Friday, December 24, 2010

Joy Fears? The CHRISTmas Story

Have you ever felt like you were a part of a divine set-up by God? Well, recently, I was. One word can describe the reason that I so enjoy this particular holiday, CHRISTmas, and the word is "Giving." I taught my children from the very beginning that they received all of their gifts and toys because we loved them.  It was to teach them that God gave to us His only begotten Son and it was not based on whether or not I or they had been good...it was because He loved us that He "gave"....so every year something miraculous would occur and in spite of our circumstances we would be able to give to our children as a show of our love for them. Giving to me goes much deeper than the CHRISTmas holiday...I have chosen to live a life of giving  based on the truth that God "loves" a cheerful giver...so I am not one who gives in order to GET a blessing...I give BECAUSE -God gave and it speaks of love....that too is another post. Anyway, here's the story.
Always at this time of the year I love to find someone in particular to give too. Now living in Kansas, I was clueless as to whom I could be a blessing too, so I asked my daughter to find me a family with a child on the Nightwatch who I could bless. It was now day 2 and so far she had not given me anyone and I was getting a little anxious because I wanted to shop for them before everything would get away and I also wanted to avoid the crowds.  One day while waiting I decided to spend some time in the Prayer Room. I have been struggling whenever I have gone because I am a very lively worshipper. I really enjoy Daddy and I let Him know it..but this is a new garden for me and for some idiotic reason I have tried to become like everyone else and be quiet (it's not working-I have to be who I am)...anyway, while I am attempting to enter into a place of quiet worship and bible reading I become troubled by an issue that the Lord is touching.  The issue is believing that He has good things ahead for me, hearing the Lord say things like your dark days have passed that He really wants me to be happy and receive his "JOY," personally, I have a problem with that because I feel much closer to God when I am struggling and I fear blessings when it comes to ME as if it should not happen for me but for others ( a little kimono opening); strange how you can be in a place for so long and it becomes so familiar til when it is time for change you resist it out of fear.

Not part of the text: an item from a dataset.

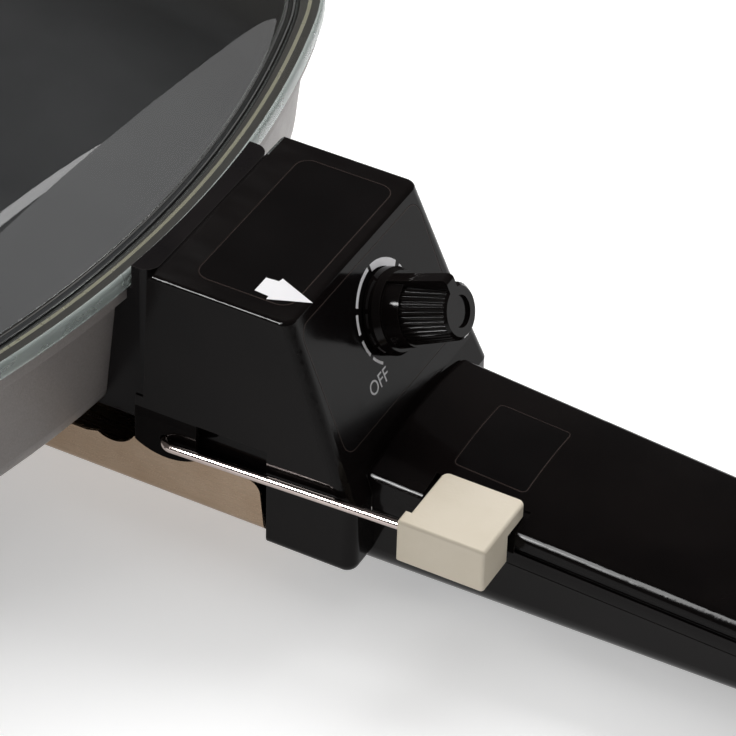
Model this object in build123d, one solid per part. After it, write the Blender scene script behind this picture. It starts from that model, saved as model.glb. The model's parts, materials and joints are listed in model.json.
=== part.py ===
from build123d import *
import math
import os

os.makedirs("parts", exist_ok=True)

# ---------------------------------------------------------------------------
# Driving dimensions, millimetres. Before the last shift the pan's centre is
# x = y = 0, the table is z = 0, and +X runs out along the control handle.
# ---------------------------------------------------------------------------

# Plan shape: a square with bowed sides and round corners, at the lid's edge.
lid_half = 152.5
side_radius = 312.0
corner_radius = 75.0

# Heights of the cooking vessel.
base_z = 32.0
rim_z = 77.0
pan_wall = 3.0
pan_floor = 3.2
rim_thickness = 4.0
rim_inset = 1.2
wall_top_inset = 4.3
wall_draft = 4.3
base_fillet = 10.0
inner_fillet = 8.0

# Fits.
body_gap = 0.3
small_gap = 0.15
running_fit = 0.05
contact_fit = 0.08

# Heating element and its terminals.
element_radius = 3.3
element_flat = 2.6
element_loop_inset = 64.5
element_loop_side_inset = 68.5
element_bend = 30.0
element_exit_bend = 12.0
element_end_inset = 4.5
terminal_inset = 12.0
pin_radius = 2.4
pin_length = 30.0
insulator_radius = 3.5
insulator_length = 5.0

# Temperature probe and the boss that it enters.
probe_radius = 3.2
probe_z = 26.5
probe_tip_inset = 52.5
probe_bore_gap = 0.3
boss_end_inset = 12.5
boss_half_width = 7.5
boss_wall = 3.0

# Legs.
leg_inset = 60.5
leg_boss_radius = 7.5
leg_boss_drop = 8.0
leg_top_radius = 10.5
leg_foot_radius = 8.0
leg_bottom_z = 3.0
leg_screw_radius = 2.0
leg_head_radius = 4.2
leg_head_height = 2.4
leg_seat_z = 12.0
pad_radius = 7.0
pad_stem_height = 4.0

# Sheet-metal cradle that carries the handle.
sheet = 1.0
cradle_tuck = 1.6
cradle_floor_z = 17.0
cradle_start_inset = 52.5
cradle_reach = 40.5
cradle_low_wall_z = 29.5
cradle_wall_z = 33.3
cradle_bend = 3.0
cradle_end_lean = 1.6
cradle_corner = 4.0
scallop_radius = 7.5
scallop_inset = 4.5
cradle_post_inset = 34.5
cradle_post_side_inset = 7.4
cradle_post_radius = 4.5
cradle_screw_radius = 2.0
cradle_head_radius = 3.8
cradle_head_height = 2.3

# Phenolic seat on the pan wall, against which the housing butts.
seat_half_width = 30.0
seat_bottom_z = 35.0
seat_top_z = 84.0
seat_reach = 5.1
seat_corner = 4.0
seat_depth = 22.0
seat_screw_y = 20.0
seat_screw_z = 58.0
wall_boss_radius = 5.0
wall_boss_reach = 5.0
wall_screw_radius = 2.0
wall_screw_head_radius = 3.8
wall_screw_head_height = 2.4
wall_screw_bite = 6.0

# Helper handle on the far side.
helper_half_width = 48.0
helper_reach = 42.0
helper_bottom_z = 56.0
helper_height = 15.0
helper_bar = 15.0
helper_side_bar = 15.0
helper_corner = 14.0
helper_screw_y = 40.0

# Glass lid.
glass = 4.7
lid_flange = 8.0
lid_dome_rise = 22.0
dome_steps = 5
dome_power = 2.2
lid_bead_depth = 2.6
lid_bead_width = 3.0
lid_bead_gap = 1.6
lid_crown_radius = 20.0
lid_hole_radius = 4.0
vent_x = -72.0
vent_hole_radius = 4.0
vent_flange_radius = 6.5
vent_flange = 0.8
vent_bore_radius = 2.2

# Lid knob.
knob_base_radius = 13.0
knob_neck_radius = 9.0
knob_top_radius = 22.0
knob_height = 26.0
knob_insert_radius = 4.5
knob_insert_height = 12.0
lid_screw_radius = 2.5
lid_screw_head_radius = 5.0
lid_screw_head_height = 2.8
lid_washer_radius = 10.0
lid_washer = 1.2
lid_gasket = 1.6

# Control housing, measured from the rim of the lid.
handle_gap = 7.5
housing_top_z = 86.5
housing_top_length = 38.7
housing_half_width = 37.0
housing_lean = 3.0
slope_foot_z = 43.0
slope_run = 17.4
chin_run = 3.6
chin_z = 36.0
block_bottom_z = 15.0
block_start = 34.5
pocket_top_z = 45.8
housing_wall = 2.4
housing_edge = 1.2
housing_foot_edge = 2.6
block_edge = 3.4
foot_round = 5.0
inner_lip = 1.7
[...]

In the midst of my personal struggle with this "JOY" issue I suddenly hear the Lord say "write a check" and give it to the young lady sitting about 3 chairs to my left in the row ahead of me. He even gave me the total. I think to myself, wait...if I write her a check I want be able to do anything for one of the Nightwatch children. But I can't shake this urgency to write the check, so I grab my phone and send Ariel a text telling her to give me the information as soon as possible because I have to "give" something now. That if I did not hear back from her I would have to do it for someone else.  I could not shake this urgency so I eased down a couple of chairs and handed the young lady a note asking for her name. She reads the note turns around and shows me the paper and she has written "JOY"...that's right JOY...I say to her...give me your full name...she then writes "JOY FEARS"....those of you who know me probably think that I had a complete hallelujah, jump up and down, shouting fit....but hold your horses....I was too stunned.  I bowed my head...wrote the check and passed it to her...she opened it up and turned and gave me the warmest, most thankful smile, put it away and returned to prayer. I, in return, sat still in awe, stunned, shocked, and knew that I had been divinely set-up by God. He went to the core of one of my struggles....I fear(ed) His "JOY" and that which He has for me and He wanted to expose it in an undeniable way.  I then sensed that my "GIVING" / planting into the life of Joy Fears was a prophetic act somehow on behalf of both my life and hers. Not sure what her issues may entail but I know that if the Lord used her to bless me and touch my core...He has something in store for her too.....

How great is our God...sing with me How great...how great is our God.

Thank you Daddy for "giving"

1 comment:

  1. WOW!!!....WOW!!!! No words just WOW!...Thank you Ava for providing this link. I wish you and Gathering Ministries much success....WOW what a testimony what a WORD so befitting fo me..... GOD Bless you!!!